Optimizing your virtual environment helps your VR device hit the necessary performance to offer an immersive experience. Dipping below the 90fps target can lead you to non-immersive VR content.

User safety comes first

Virtual reality harassment is a reality. Users' virtual space should be a safe one. Especially in social VR applications, this is an ongoing issue. There are no established norms in place to protect VR users in applications. When users feel unsafe in a virtual world, immersion is lost.

Some considerations to take into account when designing safe social applications in a virtual world are:

• Allow the user to set personal bubbles where no other user is allowed.
• Allow the user to mute or block other users.
• Give the user a quick way to exit into a safe space.
• Enable moderation via artificial intelligence (AI) or physical moderators in rooms.

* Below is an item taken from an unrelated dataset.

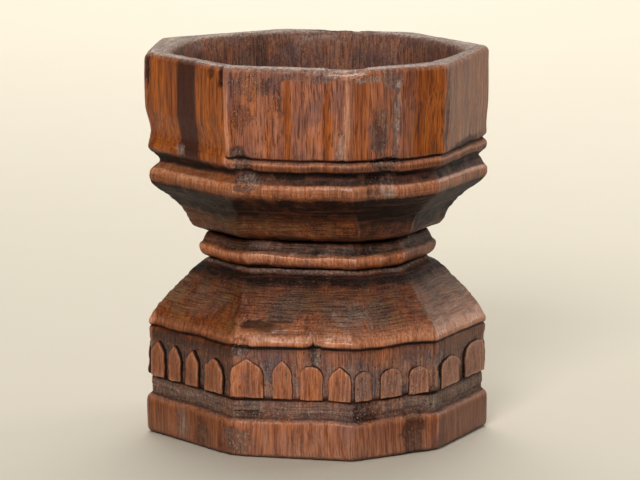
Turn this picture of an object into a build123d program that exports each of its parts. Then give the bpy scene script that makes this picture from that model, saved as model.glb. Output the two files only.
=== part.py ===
from build123d import *
import os
from math import cos, hypot, radians, sin

# Hand-carved octagonal wooden goblet, in millimetres and degrees.
# The origin is the centre of the base; +Z is up; -Y is the front.
# The bowl block carries a round tenon that runs down through the waist ring
# and the foot block and is spread by a wedge driven in from below.

# Eight corners of the outline: direction from the front, and relative reach.
# The block was squared off by eye, so no two faces are equally wide.
CORNERS = [
    (-80.0, 1.027),
    (-31.0, 0.973),
    (11.6, 1.011),
    (46.0, 0.974),
    (89.0, 1.011),
    (143.7, 0.992),
    (190.0, 0.998),
    (233.0, 1.014),
]

HEIGHT = 150.0
RIM_REACH = 66.9
RIM_ROUND = 2.0

# Bowl block: bead, collar and funnel.
WALL_FOOT_Z = 113.8
BEAD_Z = 109.8
BEAD_REACH = 65.3
HOLLOW_Z = 106.6
HOLLOW_REACH = 63.2
COLLAR_Z = 103.8
COLLAR_REACH = 66.2
LIP_Z = 100.6
LIP_REACH = 65.4
FUNNEL_MID_Z = 92.0
FUNNEL_MID_REACH = 54.6

# Waist: the two carved grooves are also the seams between the blocks.
UPPER_SEAM_Z = 80.5
LOWER_SEAM_Z = 69.5
SEAM_REACH = 42.5
RING_REACH = 46.8

# Cavity of the bowl, an octagon with the same corners as the outside.
CAVITY_REACH = 56.0
CAVITY_FLOOR_Z = 88.5

# Foot block.
FOOT_EDGE_Z = 42.9
FOOT_EDGE_REACH = 65.8
ARCADE_TOP_Z = 41.6
ARCADE_BOTTOM_Z = 22.7
GROUND_REACH = 64.4
PLINTH_TOP_Z = 15.1
PLINTH_REACH = 66.9

# Tongues of the arcade: pointed arches standing proud of the recessed ground.
TONGUE_PROUD = 1.4
TONGUE_ROOT = 1.0
TONGUE_WIDTH = 8.2
TONGUE_SHOULDER = 10.5
TONGUE_PEAK = 16.2
TONGUES_ON_FACE = [4, 4, 3, 3, 4, 4, 4, 4]

# Joint.
TENON_RADIUS = 15.0
MORTISE_RADIUS = 15.2
TENON_END_Z = 0.6
KERF_DEPTH = 24.0
KERF_MOUTH = 3.4
KERF_TIP = 0.8
WEDGE_WIDTH = 28.0


def corner(index, reach):
    """Point of one outline corner in plan."""
    angle, factor = CORNERS[index % len(CORNERS)]
    turn = radians(angle)
    return reach * factor * sin(turn), -reach * factor * cos(turn)


def section(z, reach):
    """Horizontal octagon at height z."""
    points = [corner(i, reach) for i in range(len(CORNERS))]
    return Plane.XY.offset(z) * make_face(Polyline(*points, close=True))


def block(levels):
    """Solid through a stack of (height, corner reach) octagons, with flat facets."""
    return loft([section(z, reach) for z, reach in levels], ruled=True)


def upright(radius, low, high):
    """Vertical cylinder between two heights."""
    return Pos(0, 0, low) * Cylinder(
        radius, high - low, align=(Align.CENTER, Align.CENTER, Align.MIN)
    )


def kerf(width):
    """Tapered slot or wedge body, widest at the end of the tenon."""
    half_mouth = KERF_MOUTH / 2
    half_tip = KERF_TIP / 2
    top = TENON_END_Z + KERF_DEPTH
    profile = Polyline(
        (-half_mouth, TENON_END_Z),
        (half_mouth, TENON_END_Z),
        (half_tip, top),
        (-half_tip, top),
        close=True,
    )
    return extrude(Plane.YZ * make_face(profile), amount=width / 2, both=True)


def cavity():
    """Room inside the bowl: nearly upright walls and a rounded floor."""
    return block(
        [
            (CAVITY_FLOOR_Z, 9.0),
            (90.0, 21.0),
            (94.0, 34.0),
            (100.0, 44.0),
            (108.0, 51.0),
            (120.0, 54.5),
            (HEIGHT - RIM_ROUND, CAVITY_REACH - 0.3),
            (HEIGHT + 0.5, CAVITY_REACH + 1.0),
        ]
    )


def make_cup():
    """Bowl block with its collar, funnel and stem tenon."""
    outside = block(
        [
            (UPPER_SEAM_Z, SEAM_REACH),
            (82.2, 46.0),
            (84.8, 49.0),
            (88.0, 51.2),
            (FUNNEL_MID_Z, FUNNEL_MID_REACH),
            (95.8, 59.4),
            (98.6, 63.4),
            (LIP_Z, LIP_REACH),
            (COLLAR_Z, COLLAR_REACH),
            (HOLLOW_Z, HOLLOW_REACH),
            (BEAD_Z - 1.0, HOLLOW_REACH),
            (BEAD_Z, BEAD_REACH),
            (WALL_FOOT_Z, 66.4),
            (118.5, 65.9),
            (128.0, 66.5),
            (HEIGHT - RIM_ROUND, RIM_REACH),
            (HEIGHT, RIM_REACH - RIM_ROUND),
        ]
    )
    tenon = upright(TENON_RADIUS, TENON_END_Z, UPPER_SEAM_Z + 1.0)
    slot = kerf(2.2 * TENON_RADIUS)
    return (outside - cavity()) + (tenon - slot)


def make_ring():
    """Waist ring that slips over the tenon."""
    body = block(
        [
            (LOWER_SEAM_Z, SEAM_REACH),
            (71.4, 44.8),
            (73.4, 46.4),
            (76.0, RING_REACH),
            (78.6, 45.4),
            (UPPER_SEAM_Z, SEAM_REACH),
        ]
    )
    return body - upright(MORTISE_RADIUS, LOWER_SEAM_Z - 1, UPPER_SEAM_Z + 1)


def tongue_face(width):
    """Pointed arch: straight flanks and two leaning arcs up to the peak."""
    half = width / 2
    rise = TONGUE_PEAK - TONGUE_SHOULDER
    bulge = (half * 0.62, TONGUE_SHOULDER + rise * 0.62)
    lines = [
        Line((-half, 0), (half, 0)),
        Line((half, 0), (half, TONGUE_SHOULDER)),
        ThreePointArc((half, TONGUE_SHOULDER), bulge, (0, TONGUE_PEAK)),
        ThreePointArc((0, TONGUE_PEAK), (-bulge[0], bulge[1]), (-half, TONGUE_SHOULDER)),
        Line((-half, TONGUE_SHOULDER), (-half, 0)),
    ]
    return make_face(lines)


def tongues(index):
    """Row of tongues on one face of the arcade band."""
    start = corner(index, GROUND_REACH)
    end = corner(index + 1, GROUND_REACH)
    run = (end[0] - start[0], end[1] - start[1])
    length = hypot(*run)
    along = (run[0] / length, run[1] / length, 0)
    outward = (along[1], -along[0], 0)
    count = TONGUES_ON_FACE[index]
    pitch = length / count
    width = min(TONGUE_WIDTH, 0.72 * pitch)
    row = []
    for place in range(count):
        reach = (place + 0.5) * pitch
        foot = (start[0] + along[0] * reach, start[1] + along[1] * reach, ARCADE_BOTTOM_Z)
        plane = Plane(origin=foot, x_dir=along, z_dir=outward).offset(-TONGUE_ROOT)
        row.append(extrude(plane * tongue_face(width), amount=TONGUE_ROOT + TONGUE_PROUD))
    return row


def make_foot():
    """Spreading foot with arcade, groove band and plinth."""
    body = block(
        [
            (0.0, PLINTH_REACH - 0.6),
            (1.0, PLINTH_REACH),
            (PLINTH_TOP_Z, PLINTH_REACH - 0.3),
            (16.4, 65.0),
            (21.4, 65.0),
            (ARCADE_BOTTOM_Z, GROUND_REACH),
            (ARCADE_TOP_Z, GROUND_REACH),
            (FOOT_EDGE_Z, FOOT_EDGE_REACH),
            (45.4, 65.5),
            (48.6, 64.0),
            (52.8, 60.8),
            (57.6, 56.6),
            (62.0, 52.0),
            (66.4, 48.0),
            (68.2, 45.6),
            (LOWER_SEAM_Z, SEAM_REACH),
        ]
    )
    for index in range(len(CORNERS)):
        for tongue in tongues(index):
            body = body + tongue
    return body - upright(MORTISE_RADIUS, -1, LOWER_SEAM_Z + 1)


def make_wedge():
    """Wedge that fills the kerf of the tenon."""
    return kerf(WEDGE_WIDTH)


def main():
    os.makedirs("parts", exist_ok=True)
    export_step(make_cup(), "parts/cup.step")
    export_step(make_ring(), "parts/knop_ring.step")
    export_step(make_foot(), "parts/foot.step")
    export_step(make_wedge(), "parts/tenon_wedge.step")


main()
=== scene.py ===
import logging
import math
from dataclasses import dataclass, fields
from enum import Enum, IntEnum
from typing import Callable, Sequence

import bpy
import numpy as np
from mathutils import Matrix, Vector


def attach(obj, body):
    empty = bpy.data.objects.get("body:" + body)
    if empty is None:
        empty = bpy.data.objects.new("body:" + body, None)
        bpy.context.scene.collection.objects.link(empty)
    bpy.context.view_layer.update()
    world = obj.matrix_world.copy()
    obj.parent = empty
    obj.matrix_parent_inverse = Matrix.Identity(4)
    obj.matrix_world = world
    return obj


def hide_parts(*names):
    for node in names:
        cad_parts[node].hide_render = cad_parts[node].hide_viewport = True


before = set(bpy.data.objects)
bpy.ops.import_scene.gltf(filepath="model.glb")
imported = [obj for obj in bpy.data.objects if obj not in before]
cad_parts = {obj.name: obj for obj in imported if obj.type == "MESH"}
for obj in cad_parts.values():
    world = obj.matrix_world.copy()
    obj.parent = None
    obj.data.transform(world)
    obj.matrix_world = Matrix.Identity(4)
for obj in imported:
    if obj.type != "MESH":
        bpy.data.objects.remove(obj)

logging.basicConfig(level=logging.INFO, format="%(message)s")
LOG = logging.getLogger("goblet")

MM = 0.001
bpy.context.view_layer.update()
BODY = "root"


# ------------------------------ names


class Face(IntEnum):
    """Faces of the octagon, anticlockwise from the left-hand front one, seen from above."""

    LEFT_FRONT = 0
    FRONT = 1
    RIGHT_FRONT = 2
    RIGHT = 3
    RIGHT_BACK = 4
    BACK_RIGHT = 5
    BACK_LEFT = 6
    LEFT_BACK = 7


class Slot(Enum):
    """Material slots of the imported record."""

    BOWL = "bowl_wood"
    WAIST = "waist_wood"
    FOOT = "foot_wood"
    WEDGE = "wedge_wood"


class Mask(Enum):
    """Per-vertex masks that the finishes read."""

    # Grime in hollows and grooves; on the funnel under the collar it is also painted shade.
    DIRT = "dirt"
    # Wear on crests and edges, with painted highlights along them.
    WEAR = "wear"
    # Grey dust film; on the right face it is also a painted sheen, and on the rim top it is partly
    # painted light.
    GREY = "grey"
    WARM = "warm"
    DARK = "dark"
    CHATTER = "chatter"
    GRAIN = "grain"
    PITTED = "pitted"


# ------------------------------ node trees


def operator(operation: str, flipped: bool = False) -> Callable[["Wire", "Wire | float"], "Wire"]:
    """Makes an arithmetic method for wires.

    Args:
        operation: the Math node's operation.
        flipped: whether the other term comes first.

    Returns:
        A method that adds one Math node.
    """

    def apply(self: "Wire", other: "Wire | float") -> "Wire":
        """Adds the node."""
        return self.tree.math(operation, *((other, self) if flipped else (self, other)))

    return apply


class Wire:
    """An output socket that can be used in Python arithmetic."""

    def __init__(self, tree: "Tree", socket: bpy.types.NodeSocket | None) -> None:
        """Wraps a socket of a tree."""
        self.tree = tree
        self.socket = socket

    __add__ = __radd__ = operator("ADD")
    __mul__ = __rmul__ = operator("MULTIPLY")
    __sub__ = operator("SUBTRACT")
    __rsub__ = operator("SUBTRACT", flipped=True)

    def clamped(self) -> "Wire":
        """The same value held between 0 and 1."""
        return self.tree.math("ADD", self, 0.0, use_clamp=True)

    def step(self, low: float, high: float) -> "Wire":
        """Smooth step from 0 at low to 1 at high.

        Args:
            low: value that gives 0.
            high: value that gives 1; it may be below low, for a falling step.

        Returns:
            The stepped value.
        """
        return self.tree.node(
            "ShaderNodeMapRange",
            {"Value": self, "From Min": low, "From Max": high},
            interpolation_type="SMOOTHSTEP",
        )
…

This immersive technology can have a real impact on people.

Leverage 3D sound design

Today almost any virtual reality system can be paired with high-end headphones. Leveraging 3D sound design libraries can take your immersive reality to the next level. 3D audio engines like Steam Audio, Google Resonance, Oculus Audio, and dearVR UNITY can help you use raytracing for sound to spatialize sound in your experience. This spatialization can be for direction or distance.

Direction spatialization refers to the direction between the user and the sound source. Distance spatialization refers to the acoustic path soundwaves take until reaching the user.

Takeaway

There are many options for consumer virtual reality devices; anyone can access a VR headset (or device using Google Cardboard). Regardless of the virtual reality system, designing for maximum immersion should be a priority. The main ways to achieve immersion are designing for increased presence, designing for user comfort, optimizing VR experience performance, accounting for user safety, and leveraging sound design. Creating a VR experience can be time-consuming, but the results are immersive and life-like experiences and virtual reality applications.